Overall adherence to the dietary guidelines for americans is associated with reduced prevalence of early age-related nuclear lens opacities in women
Sommaire de l'article
Few studies have examined the efficacy of the Dietary Guidelines for Americans in the prevention of age-related chronic disease, such as age-related cataract. We examined whether adherence to the Guidelines was associated with a lower prevalence of age-related nuclear lens opacities in women. Eye exams were conducted in 479 Nurses’ Health Study participants aged 52 to 73 y without previously diagnosed cataract or diabetes living in the Boston, MA area. Four FFQs, collected during a 9- to 11-y period before evaluation of lens status, were used to define diet quality according to the following: 1) daily number of servings of fruits, vegetables, and whole grains; 2) Recommended Foods Score (RFS); and 3) Healthy Eating Index (HEI).

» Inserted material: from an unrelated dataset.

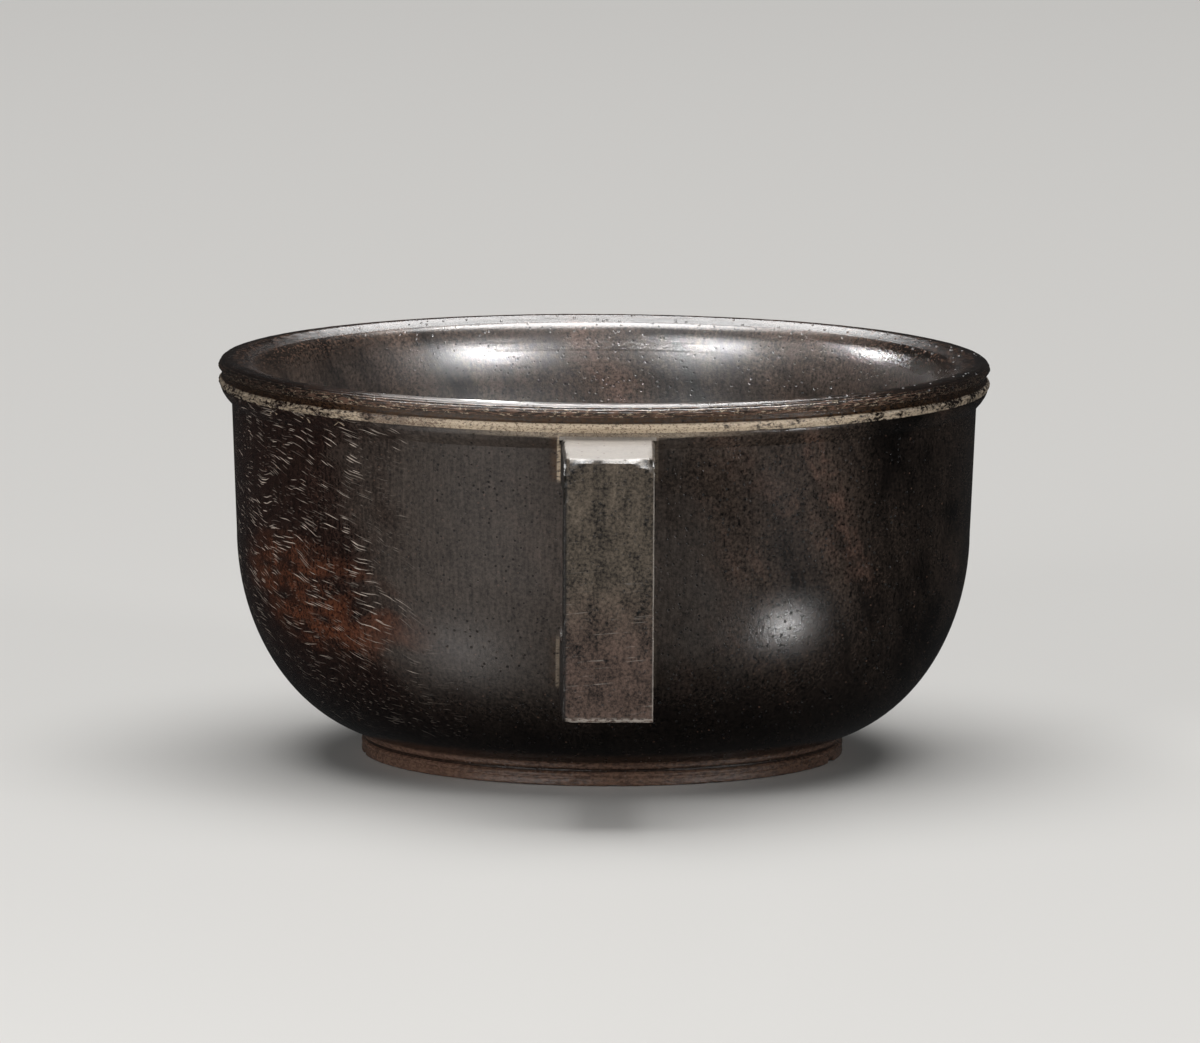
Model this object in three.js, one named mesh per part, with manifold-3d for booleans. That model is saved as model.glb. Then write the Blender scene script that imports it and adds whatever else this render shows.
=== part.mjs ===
// A two-handled cup, turned and carved from one block of dark hardwood.
// Millimetres, +Z up, origin at the middle of the foot's underside. The handles lie along Y.

import * as THREE from 'three';
import { mergeVertices } from 'three/addons/utils/BufferGeometryUtils.js';
import Module from 'manifold-3d';

const wasm = await Module();
wasm.setup();

// The turned bowl
const rimRadius = 40;            // outermost reach of the lip and of the bead below it
const cupHeight = 41.1;          // foot to crest of the lip
const rimOverhang = 1.45;        // the wall stands this far inside the rim
const wallTaper = 0.55;          // the upright wall narrows by this much down to the belly
const uprightWall = 13.2;        // height of the upright wall between rim and belly
const bellyShoulder = 16.5;      // the belly's elliptical curve reaches this far inwards
const wallThickness = 4.05;      // where the lip's roll ends
const hollowTaper = 0.9;         // the hollow narrows by this much from there down to the belly
const floorThickness = 5;
const floorRadius = 12;          // the level middle of the bowl's floor
const hollowFullness = 2.2;      // 2 is an ellipse, more is squarer

// The rim, from its crest down
const lipHeight = 1.4;           // crest to the groove
const lipInset = 1;              // the crest begins this far inside the rim's edge
const crestWidth = 0.9;          // level top of the lip
const lipSlopeWidth = 1.5;       // the lip's inner part, which slopes gently inwards
const lipSlopeDrop = 0.5;
const lipRoll = 7;               // height over which the lip rolls down into the hollow
const rimGrooveHeight = 0.65;
const rimGrooveDepth = 0.5;
const beadHeight = 0.65;
const rimUnderside = 2;          // height of the slope from the bead back to the wall
const rimUndersideBulge = 0.15;
const edgeShare = 0.3;           // how much of a bead's or groove's height its rounded edge takes

// The foot
const footRadius = 25;
const footHeight = 1.5;
const footLineHeight = 0.9;      // a fine turned line around the foot
const footLineDepth = 0.15;
const footGrooveHeight = 0.2;
const footGrooveDepth = 0.4;
const ringHeight = 0.75;         // small ring between the groove and the belly
const ringReach = 0.3;           // the belly begins this far outside the foot
const recessRadius = 21;         // hollow turned in the underside
const recessDepth = 1.2;
const recessSlope = 1.5;

// The two handles
const handleCount = 2;
const handleReach = 15.5;        // past the rim
const handleWidth = 9.06;        // at the front
const handleRootWidth = 9.6;     // at the wall
const handleBottom = 11.05;      // height of its underside
const handleDrop = 0.83;         // its level top lies this far below the bead
const upperArm = 4.2;
const lowerArm = 5.9;
const gripThickness = 5.5;
const openingRadius = 2.5;       // in the corners of the finger opening
const topChamfer = 0.35;         // worn front edge at the top
const bottomRadius = 0.7;        // worn front edge at the bottom

// The ledges left under the bead on both sides of each handle
const ledgeHeight = 1;
const leftLedge = 8.5;
const rightLedge = 10.5;
const ledgeInset = 0.3;          // the ledge stands this far inside the bead

// How finely round forms are stepped
const turns = 72;
const bellySteps = 11;
const hollowSteps = 11;
const lipSteps = 5;
const rollSteps = 7;
const cornerSteps = 4;
const colour = new THREE.Color(0.105, 0.07, 0.058);

// Heights and radii that follow from these sizes
const grooveTop = cupHeight - lipHeight;
const beadTop = grooveTop - rimGrooveHeight;
const beadBottom = beadTop - beadHeight;
const wallTop = beadBottom - rimUnderside;
const bellyTop = wallTop - uprightWall;
const wallRadius = rimRadius - rimOverhang;
const bellyRadius = wallRadius - wallTaper;
const crestRadius = rimRadius - lipInset;
const grooveBottom = footHeight + footGrooveHeight;
const bellyBottom = grooveBottom + ringHeight;
const ringRadius = footRadius + ringReach;
const lipEdge = crestRadius - crestWidth - lipSlopeWidth;
const lipEdgeTop = cupHeight - lipSlopeDrop;
const hollowRadius = wallRadius - wallThickness;
const hollowTop = lipEdgeTop - lipRoll;
const handleFront = rimRadius + handleReach;
const handleTop = beadBottom - handleDrop;

const lerp = THREE.MathUtils.lerp;

// The belly is part of an ellipse that passes through the top of the foot's ring.
const bellyCentre = bellyRadius - bellyShoulder;
const ringShare = (ringRadius - bellyCentre) / bellyShoulder;
const bellyDepth = (bellyTop - bellyBottom) / Math.sqrt(1 - ringShare ** 2);

function superellipse(centre, radius, depth, fullness, drop) {
  const fall = Math.min(drop / depth, 1);
  return centre + (radius - centre) * (1 - fall ** fullness) ** (1 / fullness);
}

function outerRadius(z) {
  if (z >= bellyTop) {
    return lerp(bellyRadius, wallRadius, (z - bellyTop) / (wallTop - bellyTop));
  }
  return superellipse(bellyCentre, bellyRadius, bellyDepth, 2, bellyTop - z);
}

// Points on a quarter turn between two points, bulging towards the corner.
function quarter(from, corner, to, steps) {
  const points = [];
  for (let i = 0; i <= steps; i += 1) {
    const angle = (i / steps) * Math.PI / 2;
    const a = 1 - Math.sin(angle);
    const b = 1 - Math.cos(angle);
    points.push(new THREE.Vector2(
      corner.x + (from.x - corner.x) * a + (to.x - corner.x) * b,
      corner.y + (from.y - corner.y) * a + (to.y - corner.y) * b,
    ));
  }
  return points;
}

function point(r, z) {
  return new THREE.Vector2(r, z);
}

function footProfile() {
  const line = footLineDepth;
  return [
    point(0, recessDepth),
    point(recessRadius - recessSlope, recessDepth),
    point(recessRadius, 0),
    point(footRadius - line, 0),
    point(footRadius, line),
    point(footRadius, footLineHeight - line),
    point(footRadius - line, footLineHeight),
    point(footRadius, footLineHeight + line),
    point(footRadius, footHeight - line),
    point(footRadius - footGrooveDepth, footHeight),
    point(footRadius - footGrooveDepth, grooveBottom),
    point(footRadius, grooveBottom + line),
    point(ringRadius - line, bellyBottom - line),
  ];
}

function bellyProfile() {
  const points = [];
  const depthAngle = Math.asin((bellyTop - bellyBottom) / bellyDepth);
  for (let i = 0; i <= bellySteps; i += 1) {
    const drop = bellyDepth * Math.sin(depthAngle * (1 - i / bellySteps));
    points.push(point(outerRadius(bellyTop - drop), bellyTop - drop));
  }
  points.push(point(wallRadius, wallTop));
  return points;
}

function rimProfile() {
  const lip = quarter(
    point(rimRadius, grooveTop + rimGrooveDepth), point(rimRadius, cupHeight),
    point(crestRadius, cupHeight), lipSteps,
  );
  return [
    point(lerp(wallRadius, rimRadius, 0.5) + rimUndersideBulge, lerp(wallTop, beadBottom, 0.5)),
    point(rimRadius - rimUndersideBulge, beadBottom),
    point(rimRadius, lerp(beadBottom, beadTop, edgeShare)),
    point(rimRadius, lerp(beadTop, beadBottom, edgeShare)),
    point(rimRadius - edgeShare * rimGrooveDepth, beadTop),
    point(rimRadius - rimGrooveDepth, lerp(beadTop, grooveTop, edgeShare)),
    point(rimRadius - rimGrooveDepth, lerp(grooveTop, beadTop, edgeShare)),
    ...lip,
  ];
}

// The hollow tapers down to the height where the belly begins, and curves in from there.
function hollowProfile() {
  const depth = bellyTop - floorThickness;
  const points = [];
  for (let i = 0; i <= hollowSteps; i += 1) {
    const drop = depth * Math.sin((i / hollowSteps) * Math.PI / 2);
    const r = superellipse(floorRadius, hollowRadius - hollowTaper, depth, hollowFullness, drop);
    points.push(point(r, bellyTop - drop));
  }
  points.push(point(0, floorThickness));
  return points;
}

// The inner side of the lip slopes inwards and rolls over to the hollow's wall.
function innerLipProfile() {
  return [
    point(crestRadius - crestWidth, cupHeight),
    ...quarter(
      point(lipEdge, lipEdgeTop), point(hollowRadius, lipEdgeTop),
      point(hollowRadius, hollowTop), rollSteps,
    ),
  ];
}

function solid(geometry) {
  geometry.deleteAttribute('normal');
  geometry.deleteAttribute('uv');
  const merged = mergeVertices(geometry, 1e-4);
  const index = merged.index.array;
  const triangles = [];
  for (let i = 0; i < index.length; i += 3) {
    const [a, b, c] = [index[i], index[i + 1], index[i + 2]];
    if (a !== b && b !== c && c !== a) {
      triangles.push(a, b, c);
    }
  }
  return new wasm.Manifold(new wasm.Mesh({
    numProp: 3,
    vertProperties: new Float32Array(merged.attributes.position.array),
    triVerts: new Uint32Array(triangles),
  }));
}

function turned(profile) {
  const geometry = new THREE.LatheGeometry(profile, turns);
  geometry.rotateX(Math.PI / 2);
  return solid(geometry);
}

function bowlBlock() {
  return turned([...footProfile(), ...bellyProfile(), ...rimProfile(), point(0, cupHeight)]);
}

// The hollow is cut out of the block with a plug that stands above the rim.
function hollowPlug() {
  const above = cupHeight + lipHeight;
  const mouth = [point(0, above), point(crestRadius - crestWidth, above)];
  return turned([...mouth, ...innerLipProfile(), ...hollowProfile()].reverse());
}

// A closed outline whose corners, [u, v, radius], are rounded by true arcs.
function roundedOutline(corners) {
  const points = [];
  corners.forEach(([u, v, radius], i) => {
    const here = point(u, v);
    const before = point(...corners[(i + corners.length - 1) % corners.length]);
    const after = point(...corners[(i + 1) % corners.length]);
    if (radius === 0) {
      points.push(here);
      return;
    }
    const back = before.sub(here).normalize();
    const ahead = after.sub(here).normalize();
    const half = Math.acos(back.dot(ahead)) / 2;
    const centre = back.clone().add(ahead).normalize().multiplyScalar(radius / Math.sin(half)).add(here);
    const start = here.clone().addScaledVector(back, radius / Math.tan(half)).sub(centre);
    const end = here.clone().addScaledVector(ahead, radius / Math.tan(half)).sub(centre);
    const sweep = Math.atan2(start.cross(end), start.dot(end));
    for (let k = 0; k <= cornerSteps; k += 1) {
      points.push(start.clone().rotateAround(new THREE.Vector2(), sweep * k / cornerSteps).add(centre));
    }
  });
  return new THREE.Shape(points);
}

// Extrudes an outline of the side view, in distance from the axis and height, to both sides of X = 0.
function sidewaysSolid(outline, width) {
  const geometry = new THREE.ExtrudeGeometry(outline, { depth: width, bevelEnabled: false });
  geometry.translate(0, 0, -width / 2);
  geometry.applyMatrix4(new THREE.Matrix4().makeBasis(
    new THREE.Vector3(0, 1, 0), new THREE.Vector3(0, 0, 1), new THREE.Vector3(1, 0, 0),
  ));
  return solid(geometry);
}

function uprightSolid(outline, bottom, height) {
  const geometry = new THREE.ExtrudeGeometry(outline, { depth: height, bevelEnabled: false });
  geometry.translate(0, 0, bottom);
  return solid(geometry);
}

// One handle, carved with the block: it starts at the block's middle and stands out along +Y.
function handle() {
  const side = roundedOutline([
    [0, handleBottom, 0],
    [handleFront, handleBottom, bottomRadius],
    [handleFront, handleTop - topChamfer, 0],
    [handleFront - topChamfer, handleTop, 0],
    [0, handleTop, 0],
  ]);
  const halfRoot = handleRootWidth / 2;
  const halfFront = handleWidth / 2;
  const openingBottom = handleBottom + lowerArm;
  const openingTop = handleTop - upperArm;
  const openingEnd = handleFront - gripThickness;
  const wallFace = Math.sqrt(outerRadius(openingBottom) ** 2 - halfRoot ** 2);
  const opening = roundedOutline([
    [wallFace, openingBottom, openingRadius],
    [openingEnd, openingBottom, openingRadius],
    [openingEnd, openingTop, openingRadius],
    [wallFace, openingTop, openingRadius],
  ]);
  const plan = new THREE.Shape([
    point(-halfRoot, 0), point(halfRoot, 0), point(halfRoot, wallRadius),
    point(halfFront, handleFront), point(-halfFront, handleFront), point(-halfRoot, wallRadius),
  ]);
  const widest = 2 * Math.max(handleRootWidth, handleWidth);
  return sidewaysSolid(side, widest)
    .intersect(uprightSolid(plan, 0, cupHeight))
    .subtract(sidewaysSolid(opening, widest));
}

// Wood left standing under the bead beside a handle, thinning out along the rim.
function ledges() {
  const outerEdge = rimRadius - ledgeInset;
  const innerEdge = wallRadius - wallThickness / 2;
  const low = beadBottom - ledgeHeight;
  const high = lerp(beadBottom, beadTop, edgeShare);
  const ring = turned([
    point(innerEdge, low), point(outerEdge, low), point(outerEdge, high), point(innerEdge, high),
    point(innerEdge, low),
  ]);
  const half = handleRootWidth / 2;
  const wedge = new THREE.Shape([
    point(-half - leftLedge, high), point(-half - leftLedge, beadBottom), point(-half, low),
    point(half, low), point(half + rightLedge, beadBottom), point(half + rightLedge, high),
  ]);
  const geometry = new THREE.ExtrudeGeometry(wedge, { depth: rimRadius, bevelEnabled: false });
  geometry.applyMatrix4(new THREE.Matrix4().makeBasis(
    new THREE.Vector3(-1, 0, 0), new THREE.Vector3(0, 0, 1), new THREE.Vector3(0, 1, 0),
  ));
  return ring.intersect(solid(geometry));
}

function cupSolid() {
  let block = bowlBlock();
  for (let i = 0; i < handleCount; i += 1) {
    const angle = 360 * i / handleCount;
    block = block.add(handle().rotate([0, 0, angle]));
    block = block.add(ledges().rotate([0, 0, angle]));
  }
  return block.subtract(hollowPlug());
}

function geometryOf(body) {
  const mesh = body.getMesh();
  const geometry = new THREE.BufferGeometry();
  geometry.setAttribute('position', new THREE.BufferAttribute(new Float32Array(mesh.vertProperties), 3));
  geometry.setIndex(new THREE.BufferAttribute(new Uint32Array(mesh.triVerts), 1));
  geometry.computeVertexNormals();
  return geometry;
}

const polishedHardwood = new THREE.MeshStandardMaterial({ color: colour, roughness: 0.42, metalness: 0 });
const cup = new THREE.Mesh(geometryOf(cupSolid()), polishedHardwood);
cup.name = 'cup';

const model = new THREE.Group();
model.add(cup);

export default model;
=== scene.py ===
"""A small two-handled cup, turned and carved from one block of dark, curly hardwood.

Metres, +Z up, origin at the middle of the foot's underside. The handles lie along Y.
"""

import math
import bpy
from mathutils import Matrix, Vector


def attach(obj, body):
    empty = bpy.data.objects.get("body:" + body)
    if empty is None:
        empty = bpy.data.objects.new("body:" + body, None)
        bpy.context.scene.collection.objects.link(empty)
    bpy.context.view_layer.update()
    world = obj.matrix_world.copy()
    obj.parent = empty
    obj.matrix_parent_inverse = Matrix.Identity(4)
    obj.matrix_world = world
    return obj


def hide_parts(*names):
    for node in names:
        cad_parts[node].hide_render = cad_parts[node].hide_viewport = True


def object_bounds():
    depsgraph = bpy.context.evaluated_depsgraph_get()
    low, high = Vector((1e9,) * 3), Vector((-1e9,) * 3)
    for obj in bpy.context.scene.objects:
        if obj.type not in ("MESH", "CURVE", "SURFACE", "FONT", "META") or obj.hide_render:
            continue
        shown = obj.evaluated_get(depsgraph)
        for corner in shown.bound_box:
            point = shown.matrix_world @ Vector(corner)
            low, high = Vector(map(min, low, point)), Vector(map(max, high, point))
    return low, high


bl_info = {
    "name": "Two-handled wooden cup",
    "version": (1, 0, 0),
    "blender": (4, 5, 0),
    "location": "View3D > Sidebar > Cup",
    "description": "Turns and carves a small two-handled cup of dark, curly hardwood",
    "category": "Add Mesh",
}

import bpy
from bpy.props import FloatProperty, FloatVectorProperty, IntProperty, PointerProperty
from mathutils import Quaternion, Vector, noise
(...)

Nuclear opacities were defined as scores >/= 2.5 using the Lens Opacification Classification System III. After adjusting for age, smoking, and other risk factors, women in the highest quartile category of HEI scores were significantly less likely to have nuclear opacities than those in the lowest category [odds ratio (OR) = 0.47; 95% CI: 0.26-0.84]. This association appeared to be stronger among nonusers of supplemental vitamin C (OR = 0.23; 95% CI: 0.10-0.52). Decreased prevalence odds of nuclear opacities were also observed with high intake of fruit (OR = 0.58; 95% CI: 0.32-1.05) and whole grains (OR = 0.64; 95% CI: 0.36-1.15). These results suggest that overall compliance with the Dietary Guidelines, as measured by the HEI, protects against nuclear opacities.